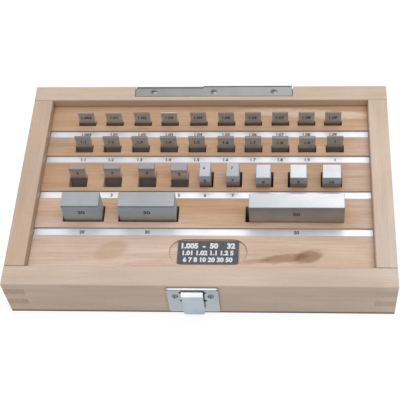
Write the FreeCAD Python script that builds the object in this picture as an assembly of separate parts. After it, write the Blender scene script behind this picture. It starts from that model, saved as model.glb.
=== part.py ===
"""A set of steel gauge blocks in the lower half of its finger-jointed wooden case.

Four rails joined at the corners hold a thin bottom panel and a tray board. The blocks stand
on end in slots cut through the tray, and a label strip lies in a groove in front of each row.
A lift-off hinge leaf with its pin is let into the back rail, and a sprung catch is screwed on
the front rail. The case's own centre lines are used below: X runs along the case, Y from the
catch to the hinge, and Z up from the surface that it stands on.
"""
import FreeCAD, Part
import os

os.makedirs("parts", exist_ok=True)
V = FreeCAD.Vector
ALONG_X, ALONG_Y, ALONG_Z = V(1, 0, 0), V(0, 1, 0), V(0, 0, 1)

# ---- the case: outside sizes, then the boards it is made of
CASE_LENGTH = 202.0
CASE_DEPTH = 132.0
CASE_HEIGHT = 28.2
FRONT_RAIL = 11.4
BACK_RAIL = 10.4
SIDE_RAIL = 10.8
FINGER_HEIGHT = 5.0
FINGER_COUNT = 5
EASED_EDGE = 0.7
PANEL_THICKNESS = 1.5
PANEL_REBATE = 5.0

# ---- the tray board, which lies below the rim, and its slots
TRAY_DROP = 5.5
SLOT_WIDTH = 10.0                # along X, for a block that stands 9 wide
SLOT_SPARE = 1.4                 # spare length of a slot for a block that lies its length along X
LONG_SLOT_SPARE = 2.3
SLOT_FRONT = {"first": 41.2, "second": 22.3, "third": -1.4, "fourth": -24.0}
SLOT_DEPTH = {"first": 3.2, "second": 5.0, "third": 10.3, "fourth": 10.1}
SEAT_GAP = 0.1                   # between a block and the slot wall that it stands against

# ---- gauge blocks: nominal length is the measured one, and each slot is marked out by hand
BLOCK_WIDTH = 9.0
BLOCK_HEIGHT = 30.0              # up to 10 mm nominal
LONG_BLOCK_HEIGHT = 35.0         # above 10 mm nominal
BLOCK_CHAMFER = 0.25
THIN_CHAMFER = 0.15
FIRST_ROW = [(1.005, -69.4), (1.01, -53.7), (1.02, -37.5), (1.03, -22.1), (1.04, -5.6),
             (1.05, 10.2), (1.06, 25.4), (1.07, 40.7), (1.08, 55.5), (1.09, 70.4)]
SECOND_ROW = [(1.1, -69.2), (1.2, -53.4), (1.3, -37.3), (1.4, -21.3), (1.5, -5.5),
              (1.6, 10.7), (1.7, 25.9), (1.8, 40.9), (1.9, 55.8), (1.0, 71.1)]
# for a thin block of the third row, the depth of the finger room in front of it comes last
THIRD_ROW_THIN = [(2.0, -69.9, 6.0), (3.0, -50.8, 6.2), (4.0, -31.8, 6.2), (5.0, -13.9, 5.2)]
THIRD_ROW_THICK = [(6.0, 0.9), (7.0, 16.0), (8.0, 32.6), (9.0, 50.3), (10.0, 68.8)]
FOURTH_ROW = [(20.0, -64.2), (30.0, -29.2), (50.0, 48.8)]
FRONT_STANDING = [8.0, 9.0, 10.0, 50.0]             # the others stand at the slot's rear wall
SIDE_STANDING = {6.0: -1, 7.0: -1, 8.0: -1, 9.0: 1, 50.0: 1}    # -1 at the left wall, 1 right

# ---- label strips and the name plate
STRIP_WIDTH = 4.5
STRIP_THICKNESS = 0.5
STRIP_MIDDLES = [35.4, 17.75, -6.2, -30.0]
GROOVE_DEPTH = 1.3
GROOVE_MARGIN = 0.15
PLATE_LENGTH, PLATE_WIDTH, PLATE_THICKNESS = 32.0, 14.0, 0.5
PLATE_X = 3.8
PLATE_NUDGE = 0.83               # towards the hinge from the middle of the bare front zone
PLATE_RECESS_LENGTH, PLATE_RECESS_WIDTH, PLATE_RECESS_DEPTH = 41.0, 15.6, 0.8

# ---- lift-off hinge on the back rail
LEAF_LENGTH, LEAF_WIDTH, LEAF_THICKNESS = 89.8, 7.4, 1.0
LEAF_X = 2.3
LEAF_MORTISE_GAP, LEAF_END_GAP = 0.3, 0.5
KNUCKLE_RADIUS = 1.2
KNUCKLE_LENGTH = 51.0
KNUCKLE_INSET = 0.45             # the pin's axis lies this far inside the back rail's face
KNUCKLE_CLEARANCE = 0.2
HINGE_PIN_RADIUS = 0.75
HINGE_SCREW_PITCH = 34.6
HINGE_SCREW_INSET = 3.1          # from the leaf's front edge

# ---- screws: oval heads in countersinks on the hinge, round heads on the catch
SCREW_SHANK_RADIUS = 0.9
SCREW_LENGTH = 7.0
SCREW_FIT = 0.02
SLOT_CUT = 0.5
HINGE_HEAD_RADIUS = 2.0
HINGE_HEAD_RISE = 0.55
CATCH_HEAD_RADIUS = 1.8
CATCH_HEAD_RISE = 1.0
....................
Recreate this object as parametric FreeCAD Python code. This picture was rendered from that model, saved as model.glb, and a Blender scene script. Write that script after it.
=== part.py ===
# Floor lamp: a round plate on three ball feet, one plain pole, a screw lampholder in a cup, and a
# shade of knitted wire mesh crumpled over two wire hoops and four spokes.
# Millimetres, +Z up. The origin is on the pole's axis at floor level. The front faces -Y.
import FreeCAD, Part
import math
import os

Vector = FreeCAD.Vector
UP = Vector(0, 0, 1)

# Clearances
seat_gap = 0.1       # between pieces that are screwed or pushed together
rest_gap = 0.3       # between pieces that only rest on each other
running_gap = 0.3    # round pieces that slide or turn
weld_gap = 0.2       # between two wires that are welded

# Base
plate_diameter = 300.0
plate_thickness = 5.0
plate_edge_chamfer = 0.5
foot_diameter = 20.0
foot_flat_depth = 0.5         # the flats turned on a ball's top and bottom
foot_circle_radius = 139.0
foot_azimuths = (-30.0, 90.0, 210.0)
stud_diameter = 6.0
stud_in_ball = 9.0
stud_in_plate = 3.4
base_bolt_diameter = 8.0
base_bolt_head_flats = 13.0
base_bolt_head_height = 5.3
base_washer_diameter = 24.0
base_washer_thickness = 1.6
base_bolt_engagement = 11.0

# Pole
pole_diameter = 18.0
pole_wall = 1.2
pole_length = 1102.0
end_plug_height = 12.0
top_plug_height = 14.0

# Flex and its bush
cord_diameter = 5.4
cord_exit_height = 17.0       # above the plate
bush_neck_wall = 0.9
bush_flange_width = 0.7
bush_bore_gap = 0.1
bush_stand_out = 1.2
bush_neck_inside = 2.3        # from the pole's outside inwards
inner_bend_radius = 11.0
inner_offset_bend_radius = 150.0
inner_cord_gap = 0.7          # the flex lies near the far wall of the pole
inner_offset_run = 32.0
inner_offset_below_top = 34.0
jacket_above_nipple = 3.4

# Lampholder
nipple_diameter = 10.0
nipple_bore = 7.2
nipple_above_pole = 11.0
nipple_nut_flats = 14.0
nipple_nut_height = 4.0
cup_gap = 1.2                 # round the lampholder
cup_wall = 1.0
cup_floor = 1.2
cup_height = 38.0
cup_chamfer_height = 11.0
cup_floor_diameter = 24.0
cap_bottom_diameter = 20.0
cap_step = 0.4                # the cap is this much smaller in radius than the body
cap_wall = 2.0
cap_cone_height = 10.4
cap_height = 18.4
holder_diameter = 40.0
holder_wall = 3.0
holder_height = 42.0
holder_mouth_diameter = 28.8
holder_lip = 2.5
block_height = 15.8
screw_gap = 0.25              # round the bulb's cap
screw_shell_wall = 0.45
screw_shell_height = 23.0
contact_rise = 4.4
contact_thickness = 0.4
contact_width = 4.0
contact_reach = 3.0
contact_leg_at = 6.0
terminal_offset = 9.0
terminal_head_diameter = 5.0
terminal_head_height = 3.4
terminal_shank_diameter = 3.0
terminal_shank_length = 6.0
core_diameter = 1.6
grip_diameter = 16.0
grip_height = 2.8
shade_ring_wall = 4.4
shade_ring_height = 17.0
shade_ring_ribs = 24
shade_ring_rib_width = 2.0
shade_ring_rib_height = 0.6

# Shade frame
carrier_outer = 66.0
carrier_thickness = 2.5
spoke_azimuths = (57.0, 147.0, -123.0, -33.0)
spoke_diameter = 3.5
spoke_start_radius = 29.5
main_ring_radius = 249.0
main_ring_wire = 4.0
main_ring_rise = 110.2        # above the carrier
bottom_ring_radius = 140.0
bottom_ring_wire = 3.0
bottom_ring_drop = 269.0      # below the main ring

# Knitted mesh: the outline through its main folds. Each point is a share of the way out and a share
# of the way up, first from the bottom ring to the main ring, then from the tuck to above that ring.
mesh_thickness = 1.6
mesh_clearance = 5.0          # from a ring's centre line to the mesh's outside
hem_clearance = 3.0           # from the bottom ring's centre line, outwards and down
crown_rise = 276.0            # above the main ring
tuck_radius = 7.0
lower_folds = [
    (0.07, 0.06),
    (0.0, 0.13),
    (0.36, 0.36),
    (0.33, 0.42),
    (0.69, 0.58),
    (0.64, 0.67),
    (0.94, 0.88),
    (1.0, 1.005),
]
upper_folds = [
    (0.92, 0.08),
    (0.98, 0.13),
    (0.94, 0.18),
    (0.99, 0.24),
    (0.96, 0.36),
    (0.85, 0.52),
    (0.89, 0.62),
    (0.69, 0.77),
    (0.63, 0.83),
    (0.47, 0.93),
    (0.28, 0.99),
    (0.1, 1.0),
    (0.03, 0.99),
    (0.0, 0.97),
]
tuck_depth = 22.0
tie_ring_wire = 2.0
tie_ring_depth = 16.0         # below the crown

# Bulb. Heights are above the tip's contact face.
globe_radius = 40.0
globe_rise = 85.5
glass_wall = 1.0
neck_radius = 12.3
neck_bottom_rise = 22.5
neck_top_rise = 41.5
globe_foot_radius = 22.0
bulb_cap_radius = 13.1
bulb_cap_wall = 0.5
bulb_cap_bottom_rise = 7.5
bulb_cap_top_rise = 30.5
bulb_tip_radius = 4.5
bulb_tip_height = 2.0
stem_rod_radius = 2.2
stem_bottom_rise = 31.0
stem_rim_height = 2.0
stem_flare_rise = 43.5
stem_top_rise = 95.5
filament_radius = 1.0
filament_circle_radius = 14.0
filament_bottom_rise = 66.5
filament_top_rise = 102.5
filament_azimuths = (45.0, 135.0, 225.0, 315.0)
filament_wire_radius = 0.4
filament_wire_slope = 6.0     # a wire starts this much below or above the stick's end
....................
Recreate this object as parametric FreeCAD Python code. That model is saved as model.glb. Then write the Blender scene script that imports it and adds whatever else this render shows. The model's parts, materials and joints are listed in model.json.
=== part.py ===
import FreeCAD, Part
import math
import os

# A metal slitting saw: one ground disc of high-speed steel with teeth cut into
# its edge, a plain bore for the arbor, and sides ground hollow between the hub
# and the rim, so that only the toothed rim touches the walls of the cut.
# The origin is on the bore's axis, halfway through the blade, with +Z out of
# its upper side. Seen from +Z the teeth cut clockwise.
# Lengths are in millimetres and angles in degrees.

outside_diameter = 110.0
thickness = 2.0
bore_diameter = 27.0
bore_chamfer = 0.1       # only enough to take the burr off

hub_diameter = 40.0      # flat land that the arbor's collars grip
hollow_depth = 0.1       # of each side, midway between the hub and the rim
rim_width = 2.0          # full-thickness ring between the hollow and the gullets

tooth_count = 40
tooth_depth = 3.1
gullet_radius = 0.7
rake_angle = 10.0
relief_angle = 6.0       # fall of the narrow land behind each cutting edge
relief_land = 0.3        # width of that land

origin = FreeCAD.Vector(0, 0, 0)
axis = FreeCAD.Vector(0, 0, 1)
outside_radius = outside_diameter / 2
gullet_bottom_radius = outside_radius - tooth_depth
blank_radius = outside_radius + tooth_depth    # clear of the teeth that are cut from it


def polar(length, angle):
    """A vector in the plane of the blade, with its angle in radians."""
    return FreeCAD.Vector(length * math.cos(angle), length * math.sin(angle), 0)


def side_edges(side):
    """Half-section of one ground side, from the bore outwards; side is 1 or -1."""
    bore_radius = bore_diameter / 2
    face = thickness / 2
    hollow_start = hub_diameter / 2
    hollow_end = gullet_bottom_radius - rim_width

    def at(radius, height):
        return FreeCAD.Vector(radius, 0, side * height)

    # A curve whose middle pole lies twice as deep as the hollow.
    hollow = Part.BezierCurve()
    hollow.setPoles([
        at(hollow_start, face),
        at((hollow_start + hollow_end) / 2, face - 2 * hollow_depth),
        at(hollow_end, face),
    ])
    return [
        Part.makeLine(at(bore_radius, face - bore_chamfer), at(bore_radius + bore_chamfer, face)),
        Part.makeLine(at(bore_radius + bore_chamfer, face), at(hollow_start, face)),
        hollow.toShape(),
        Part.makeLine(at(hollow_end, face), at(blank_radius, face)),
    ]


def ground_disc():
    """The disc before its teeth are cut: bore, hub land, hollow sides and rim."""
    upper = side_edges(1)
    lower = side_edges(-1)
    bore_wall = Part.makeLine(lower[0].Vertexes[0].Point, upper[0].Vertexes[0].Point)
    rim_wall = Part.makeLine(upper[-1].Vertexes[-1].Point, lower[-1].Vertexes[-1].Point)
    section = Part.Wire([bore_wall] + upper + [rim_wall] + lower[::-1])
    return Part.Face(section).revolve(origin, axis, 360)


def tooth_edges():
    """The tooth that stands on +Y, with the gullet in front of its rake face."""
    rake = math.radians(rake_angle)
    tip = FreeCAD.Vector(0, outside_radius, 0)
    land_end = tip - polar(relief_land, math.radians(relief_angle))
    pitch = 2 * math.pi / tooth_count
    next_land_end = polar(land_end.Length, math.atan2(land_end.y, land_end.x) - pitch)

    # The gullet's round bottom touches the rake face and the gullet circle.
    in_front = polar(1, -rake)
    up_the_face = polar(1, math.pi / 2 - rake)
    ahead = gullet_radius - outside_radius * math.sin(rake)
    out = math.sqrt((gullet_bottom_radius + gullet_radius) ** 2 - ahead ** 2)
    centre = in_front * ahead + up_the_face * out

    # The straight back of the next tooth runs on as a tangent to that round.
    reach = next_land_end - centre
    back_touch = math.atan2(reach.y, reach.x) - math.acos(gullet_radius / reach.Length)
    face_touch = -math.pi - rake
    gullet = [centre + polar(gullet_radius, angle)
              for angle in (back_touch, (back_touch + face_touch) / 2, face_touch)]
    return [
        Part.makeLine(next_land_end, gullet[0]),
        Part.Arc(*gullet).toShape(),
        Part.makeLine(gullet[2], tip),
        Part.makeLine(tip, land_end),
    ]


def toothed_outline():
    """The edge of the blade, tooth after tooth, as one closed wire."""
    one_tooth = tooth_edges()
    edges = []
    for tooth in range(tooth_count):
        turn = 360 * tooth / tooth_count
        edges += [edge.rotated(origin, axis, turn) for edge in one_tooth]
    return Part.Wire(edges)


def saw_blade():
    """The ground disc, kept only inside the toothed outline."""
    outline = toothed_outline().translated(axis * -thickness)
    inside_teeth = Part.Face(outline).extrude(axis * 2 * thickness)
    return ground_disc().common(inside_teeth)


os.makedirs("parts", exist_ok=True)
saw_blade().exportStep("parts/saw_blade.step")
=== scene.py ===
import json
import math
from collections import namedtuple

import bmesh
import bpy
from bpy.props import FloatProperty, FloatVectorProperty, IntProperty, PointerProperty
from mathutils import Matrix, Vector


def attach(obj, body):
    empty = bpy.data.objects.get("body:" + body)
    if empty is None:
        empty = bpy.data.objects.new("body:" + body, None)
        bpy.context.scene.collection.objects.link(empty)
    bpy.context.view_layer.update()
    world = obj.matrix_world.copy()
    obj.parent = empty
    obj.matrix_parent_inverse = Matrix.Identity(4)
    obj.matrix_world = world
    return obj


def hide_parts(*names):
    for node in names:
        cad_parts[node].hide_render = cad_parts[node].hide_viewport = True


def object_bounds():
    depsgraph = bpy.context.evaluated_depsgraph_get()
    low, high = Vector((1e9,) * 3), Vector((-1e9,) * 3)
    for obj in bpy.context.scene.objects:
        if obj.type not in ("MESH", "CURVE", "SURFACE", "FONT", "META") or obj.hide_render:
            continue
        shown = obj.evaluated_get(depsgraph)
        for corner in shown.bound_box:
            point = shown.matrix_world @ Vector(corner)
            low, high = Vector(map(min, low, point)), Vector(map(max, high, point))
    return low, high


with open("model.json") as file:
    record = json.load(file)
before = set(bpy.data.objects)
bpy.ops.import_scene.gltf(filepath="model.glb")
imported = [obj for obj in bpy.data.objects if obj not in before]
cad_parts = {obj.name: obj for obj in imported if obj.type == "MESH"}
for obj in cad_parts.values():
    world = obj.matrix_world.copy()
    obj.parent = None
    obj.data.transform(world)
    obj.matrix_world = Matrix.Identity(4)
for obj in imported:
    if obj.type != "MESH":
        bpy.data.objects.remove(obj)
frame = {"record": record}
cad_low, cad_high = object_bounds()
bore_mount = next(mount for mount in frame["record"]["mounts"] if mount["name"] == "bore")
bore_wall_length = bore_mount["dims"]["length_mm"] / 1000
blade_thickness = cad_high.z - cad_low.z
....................
Task directions -
Set down exactly the lines from the line that contains "Write the FreeCAD" to the line that contains "finger-jointed wooden case.", both lines included, and nothing more.

Result of the exercise -
Write the FreeCAD Python script that builds the object in this picture as an assembly of separate parts. After it, write the Blender scene script behind this picture. It starts from that model, saved as model.glb.
=== part.py ===
"""A set of steel gauge blocks in the lower half of its finger-jointed wooden case.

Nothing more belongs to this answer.